Business

The Sanjeev & Arani Soosaipillai Story

How Sanjeev Soosaipillai and Arani Soosaipillai Built Prax Group from a Single Petrol Station

In 1999, a Sri Lankan-born couple operating out of a leased filling station in Hertfordshire began what would eventually become one of Britain’s largest independent energy companies. The story of Sanjeev Soosaipillai and Arani Soosaipillai is not one of inherited capital or well-connected backers. It is a story built on a £15,000 bank loan, maxed-out credit cards, and a readiness to place every personal asset — including family homes — on the line.

Sanjeev arrived in Britain at 17, having fled Sri Lanka’s civil war. He was working in his uncle’s corner shop within a day of landing. Arani had left Sri Lanka with her family at age 12, also because of the conflict. The two met at the University of Kent, where both studied Accounting and finance. Before the business existed, Sanjeev was already developing commercial instincts — he funded his studies by importing shirts from Sri Lanka and cars from Japan, even borrowing money from Arani to cover the risk on the latter venture.

Their introduction to fuel retail came through direct experience. Sanjeev had worked weekend shifts as a petrol station cashier during his school years, while Arani’s father operated his own filling stations. When a station owner in St Albans approached retirement and agreed to lease rather than sell his site — the Classic Petrol Station — the couple moved quickly. No upfront premium was required; they needed only to cover inventory costs and an advance on quarterly rent.

Working capital remained the central obstacle. Sanjeev persuaded a branch bank manager at HSBC to lend them £15,000 — the maximum the manager could approve without higher authorisation — on the basis of financial projections Sanjeev has since admitted were largely improvised. Even that sum fell short. The couple used credit cards and remortgaged their flat to bridge the gap. As Sanjeev has described the period, they put everything they had into starting the business, going “to Kingdom Come” to make it work.

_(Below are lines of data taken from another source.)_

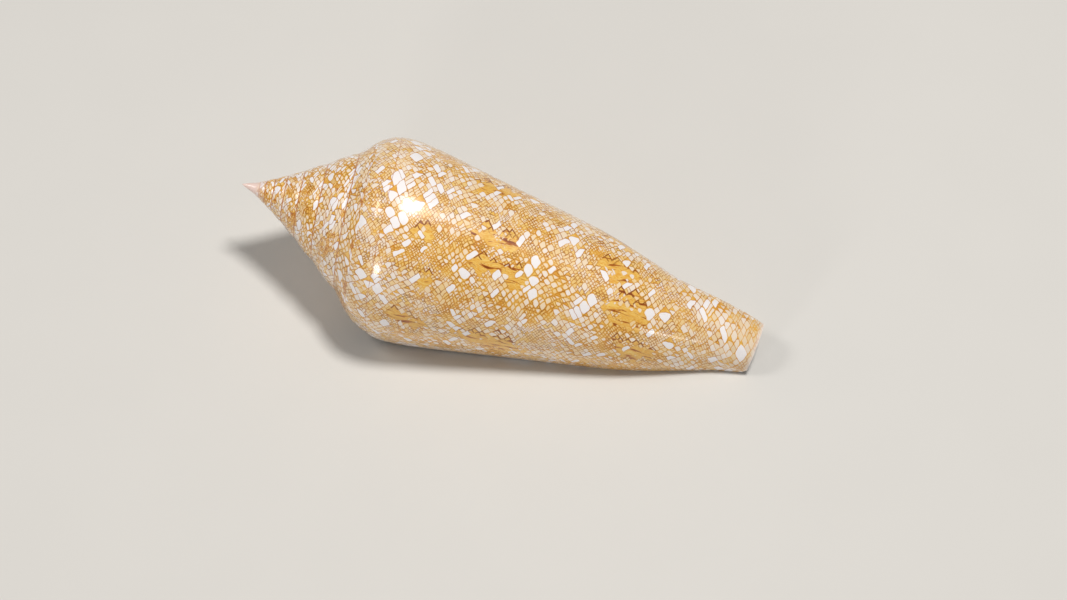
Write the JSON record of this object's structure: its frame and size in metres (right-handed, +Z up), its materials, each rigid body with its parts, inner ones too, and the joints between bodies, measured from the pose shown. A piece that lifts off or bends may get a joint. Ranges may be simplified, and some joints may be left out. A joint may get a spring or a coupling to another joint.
{
  "type": "cone shell",
  "caption": "Cone seashell with a tall pointed spire and a golden brown net pattern of small white tents, lying on its mouth.",
  "frame": {"origin": "middle of the shell's box, on the surface that it rests on", "axes": "+X from the apex towards the open front end, +Z up, -Y towards the lip"},
  "size_m": [0.119, 0.0432, 0.0386],
  "materials": {
    "shell_porcelain": "polished shell, cream and white with a golden brown net of fine lines"
  },
  "bodies": {
    "root": {"shell": "shell_porcelain"}
  },
  "joints": []
}
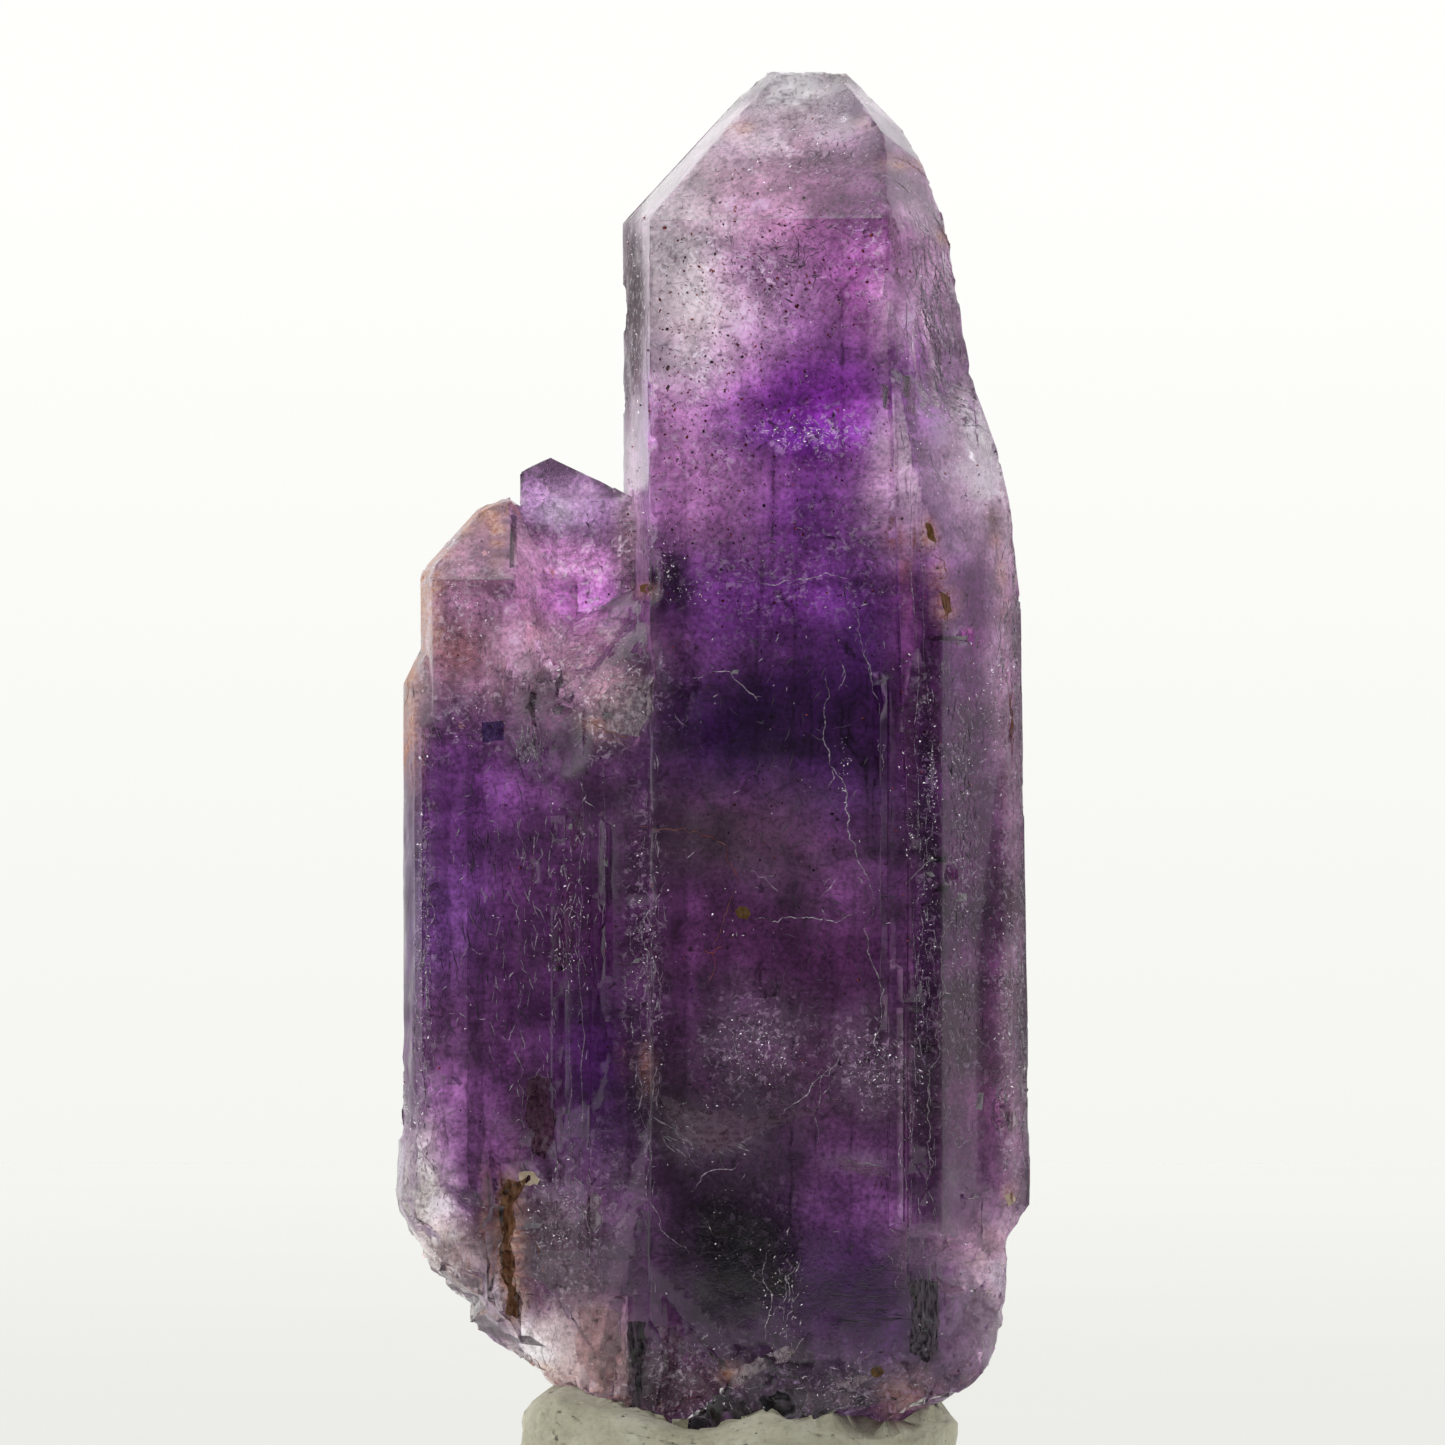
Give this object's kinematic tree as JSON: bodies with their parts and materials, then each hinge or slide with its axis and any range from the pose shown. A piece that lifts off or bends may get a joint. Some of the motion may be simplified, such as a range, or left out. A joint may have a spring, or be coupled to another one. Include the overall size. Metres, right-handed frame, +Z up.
{
  "type": "quartz crystal specimen",
  "caption": "Natural cluster of parallel purple quartz crystals with stepped faces and a broken base, standing upright in a pale lump of putty.",
  "frame": {"origin": "middle of the bounding box's bottom face, on the plane the putty stands on", "axes": "+Z up along the crystals, -Y towards the viewer of the picture, +X to the viewer's right"},
  "size_m": [0.0318, 0.0174, 0.0726],
  "materials": {
    "amethyst": "glossy natural quartz faces with fine growth lines, zoned violet inside",
    "putty": "matt hand-pressed putty with dark specks"
  },
  "bodies": {
    "root": {"amethyst_crystal": "amethyst", "mounting_putty": "putty"}
  },
  "joints": []
}
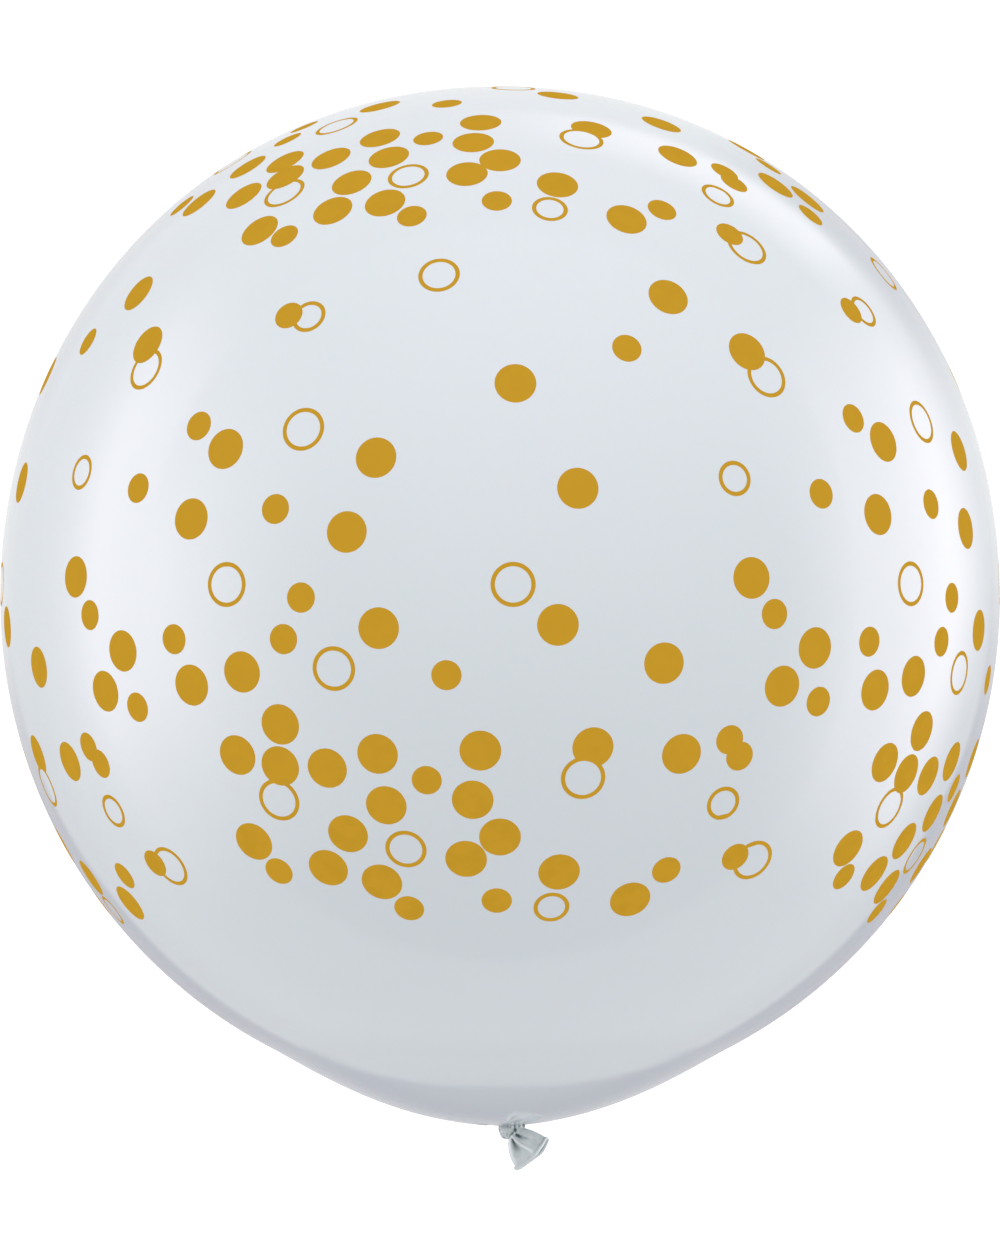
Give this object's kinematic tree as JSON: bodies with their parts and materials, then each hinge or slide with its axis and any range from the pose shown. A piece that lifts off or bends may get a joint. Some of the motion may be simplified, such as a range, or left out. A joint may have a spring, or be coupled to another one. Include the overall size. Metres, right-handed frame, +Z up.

The operation launched as a two-person partnership. Arani continued working full-time elsewhere during the early months, returning each evening to manage the accounts. Their main fuel supplier, Elf Oil UK, extended 10-day credit terms, and because most revenue came through cash or card sales, the business generated positive liquidity from the start. That structural advantage gave them a foundation to scale.

State Oil Limited was incorporated in 2000 with a share capital of £2. By 2001, additional sites in Nutley, Great Yarmouth, Tunbridge Wells, and Golding Barn had been acquired, funded through retained earnings, HSBC mortgages, and personal loans. A charge was subsequently placed over Arani’s parents’ house in 2003, and the home of Sanjeev’s relatives in the UK was remortgaged in 2007 to provide further capital. The risks were not abstract — they were carried directly by people close to the founders.

The company’s Weybridge headquarters was chosen because it sat roughly midway between where Sanjeev and Arani were each working at the time. Their first office was so small that a former managing director referred to it as “the broom cupboard,” with four desks squeezed inside. Sanjeev has acknowledged that the cramped space was where the entire operation grew from during its formative years.

The business shifted from retail into wholesale fuel distribution in 2002 through a new subsidiary, Prax Petroleum Limited. Partnerships with marine fuel specialists provided the consignment structures and credit needed to pursue international contracts. Revenues reached £75.8 million by 2007 and £420 million by 2011. In 2012, bilateral credit lines from institutions including Société Générale, Natixis, and BCGE allowed the company to purchase oil cargoes directly, ending its reliance on supplier financing. Revenues that year stood at £541 million.

As Arani Soosaipillai’s profile reflects, her contribution extended well beyond the early accounting work. She served as Chief Human Resources and Corporate Officer as the group matured, and Sanjeev has been explicit about the role she played in sustaining the business through its highest-risk phases. “She provided the support and strength which has enabled me to be so dedicated to the business,” he has said. “If you imagine some of the huge risks we took, she was always 100% behind me.”

By the time Prax Group marked its 25th anniversary in September 2024, it employed 1,450 people, held gross assets of $2.3 billion and net assets of $604 million, and operated across crude oil supply, petroleum product storage, refining, and distribution — with peak revenues reaching $10 billion. The Soosaipillais’ journey offers concrete lessons for anyone attempting to build a capital-intensive business without institutional backing: disciplined cash management, a willingness to use personal assets to underwrite growth, and the strategic use of partnerships at each stage of expansion. None of that is accidental — it is the accumulated result of decisions made under genuine financial pressure, starting with a single leased petrol station and a loan secured on improvised projections.